I suspect historians of all ideological stripes will be irritated by Dunaway's preachy, condescending tone, and her aggressive style. Truisms and reinvented wheels clutter the text. Her revisionist thrust is repetitive and redundant; at least one-third of the text should have received the blue- pencil treatment from copy-editors, but didn't.

The book title and its subtitle are both misleading. The "first" American frontier was not in southern Appalachia at all, but was located along the Atlantic coast from Maine to South Carolina in the seventeenth century. The term "transition" in the subtitle suggests that what began as pre-capitalist later became increasingly capitalist.
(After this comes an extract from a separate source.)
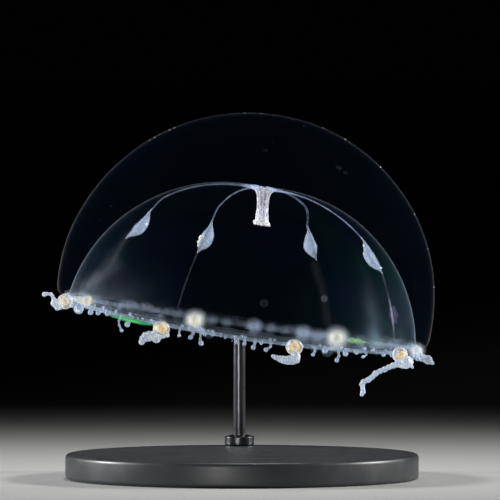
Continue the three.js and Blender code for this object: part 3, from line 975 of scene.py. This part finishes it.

A more proper word in this context, given Dunaway's outlook, would have been something along the lines of "deepening" or "extension."

I could go on at much greater length about the deficiencies in this monograph, but remembering my original intention to offer a mixed assessment, I feel compelled to return to the positive aspects. Dunaway proves convincingly that persons in the southern Appalachian region were involved soon after the arrival of Europeans in an expanded system of world trade. Residents produced exportable surpluses of deerskins, tobacco, grain, lumber, and a host of related products. Many European settlers did not become hard-scrabble, self-sufficient farmers. Absentee owners held a large percentage of the arable land. The wealthiest families in the region owned substantial numbers of slaves and employed them in a range of activities. There is much truth revealed in the data that Dunaway has carefully marshaled. While heavy-handed in her revisionism, she has stuck a neglected chord. Economic historians have had little luck in penetrating the consciousness of their mainstream peers with respect to the realities of colonial and early national capitalism--whether for good or evil; perhaps sociologists like Dunaway will have much better luck in awakening the profession.

Anyone seeking to stir up class discussion and to place North America in a global context should consider the paperback version of this book.